PROVIDED DATA —
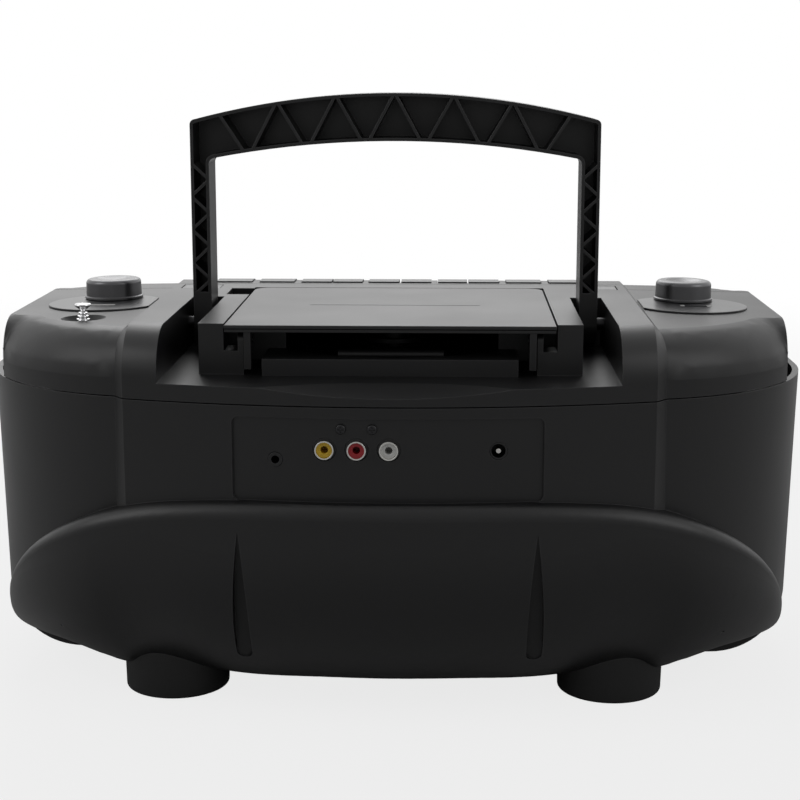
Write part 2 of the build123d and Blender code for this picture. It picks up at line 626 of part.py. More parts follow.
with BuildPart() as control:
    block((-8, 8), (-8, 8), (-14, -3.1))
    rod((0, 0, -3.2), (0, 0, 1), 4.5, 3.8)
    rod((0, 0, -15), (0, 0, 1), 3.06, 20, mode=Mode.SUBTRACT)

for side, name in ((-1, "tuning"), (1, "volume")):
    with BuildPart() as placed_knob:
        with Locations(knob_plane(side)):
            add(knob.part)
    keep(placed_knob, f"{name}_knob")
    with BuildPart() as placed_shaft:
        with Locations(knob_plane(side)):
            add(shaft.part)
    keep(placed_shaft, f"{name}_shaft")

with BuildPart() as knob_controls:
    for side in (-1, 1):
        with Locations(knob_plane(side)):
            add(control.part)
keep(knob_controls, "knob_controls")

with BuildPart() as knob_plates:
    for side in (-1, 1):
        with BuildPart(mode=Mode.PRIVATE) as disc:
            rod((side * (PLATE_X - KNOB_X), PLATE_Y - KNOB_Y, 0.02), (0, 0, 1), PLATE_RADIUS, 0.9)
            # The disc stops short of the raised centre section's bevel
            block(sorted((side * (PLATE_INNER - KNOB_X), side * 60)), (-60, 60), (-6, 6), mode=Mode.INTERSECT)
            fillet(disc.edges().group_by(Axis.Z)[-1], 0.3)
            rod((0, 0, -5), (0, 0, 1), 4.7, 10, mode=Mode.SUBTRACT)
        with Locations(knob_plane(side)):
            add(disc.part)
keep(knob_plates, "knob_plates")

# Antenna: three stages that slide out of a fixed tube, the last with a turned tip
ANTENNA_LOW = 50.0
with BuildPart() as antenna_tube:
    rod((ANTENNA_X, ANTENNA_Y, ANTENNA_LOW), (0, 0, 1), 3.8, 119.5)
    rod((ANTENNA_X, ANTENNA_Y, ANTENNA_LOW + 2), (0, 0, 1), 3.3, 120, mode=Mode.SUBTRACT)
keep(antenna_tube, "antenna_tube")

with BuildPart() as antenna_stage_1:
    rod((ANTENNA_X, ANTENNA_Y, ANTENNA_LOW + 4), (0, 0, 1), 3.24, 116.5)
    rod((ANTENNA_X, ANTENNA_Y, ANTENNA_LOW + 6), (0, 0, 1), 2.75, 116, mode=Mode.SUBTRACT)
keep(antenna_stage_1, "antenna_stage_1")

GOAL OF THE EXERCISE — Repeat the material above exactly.

RESULT OF THE TASK —
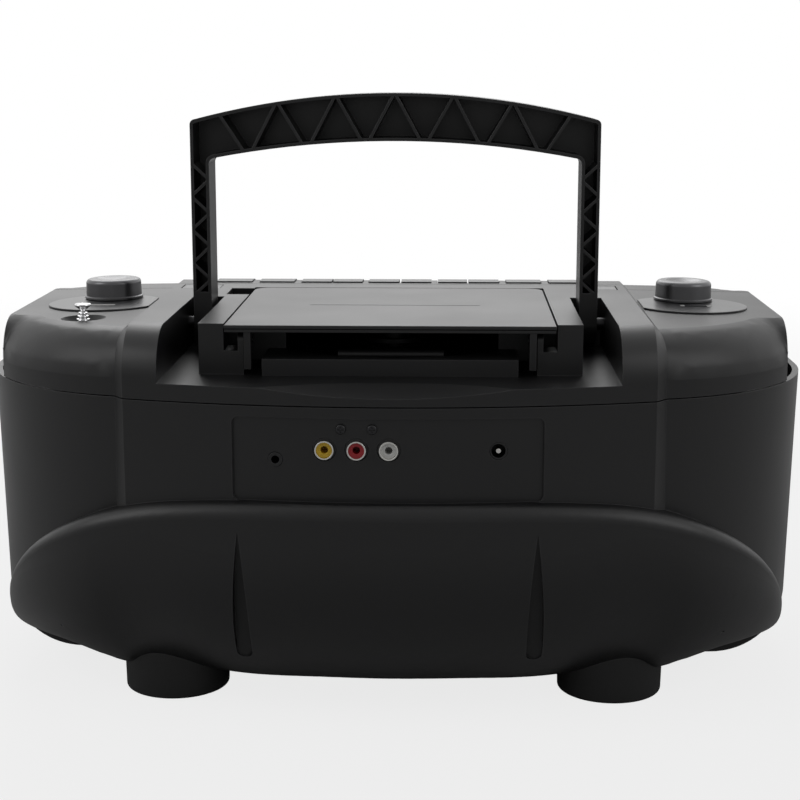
Write part 2 of the build123d and Blender code for this picture. It picks up at line 626 of part.py. More parts follow.
with BuildPart() as control:
    block((-8, 8), (-8, 8), (-14, -3.1))
    rod((0, 0, -3.2), (0, 0, 1), 4.5, 3.8)
    rod((0, 0, -15), (0, 0, 1), 3.06, 20, mode=Mode.SUBTRACT)

for side, name in ((-1, "tuning"), (1, "volume")):
    with BuildPart() as placed_knob:
        with Locations(knob_plane(side)):
            add(knob.part)
    keep(placed_knob, f"{name}_knob")
    with BuildPart() as placed_shaft:
        with Locations(knob_plane(side)):
            add(shaft.part)
    keep(placed_shaft, f"{name}_shaft")

with BuildPart() as knob_controls:
    for side in (-1, 1):
        with Locations(knob_plane(side)):
            add(control.part)
keep(knob_controls, "knob_controls")

with BuildPart() as knob_plates:
    for side in (-1, 1):
        with BuildPart(mode=Mode.PRIVATE) as disc:
            rod((side * (PLATE_X - KNOB_X), PLATE_Y - KNOB_Y, 0.02), (0, 0, 1), PLATE_RADIUS, 0.9)
            # The disc stops short of the raised centre section's bevel
            block(sorted((side * (PLATE_INNER - KNOB_X), side * 60)), (-60, 60), (-6, 6), mode=Mode.INTERSECT)
            fillet(disc.edges().group_by(Axis.Z)[-1], 0.3)
            rod((0, 0, -5), (0, 0, 1), 4.7, 10, mode=Mode.SUBTRACT)
        with Locations(knob_plane(side)):
            add(disc.part)
keep(knob_plates, "knob_plates")

# Antenna: three stages that slide out of a fixed tube, the last with a turned tip
ANTENNA_LOW = 50.0
with BuildPart() as antenna_tube:
    rod((ANTENNA_X, ANTENNA_Y, ANTENNA_LOW), (0, 0, 1), 3.8, 119.5)
    rod((ANTENNA_X, ANTENNA_Y, ANTENNA_LOW + 2), (0, 0, 1), 3.3, 120, mode=Mode.SUBTRACT)
keep(antenna_tube, "antenna_tube")

with BuildPart() as antenna_stage_1:
    rod((ANTENNA_X, ANTENNA_Y, ANTENNA_LOW + 4), (0, 0, 1), 3.24, 116.5)
    rod((ANTENNA_X, ANTENNA_Y, ANTENNA_LOW + 6), (0, 0, 1), 2.75, 116, mode=Mode.SUBTRACT)
keep(antenna_stage_1, "antenna_stage_1")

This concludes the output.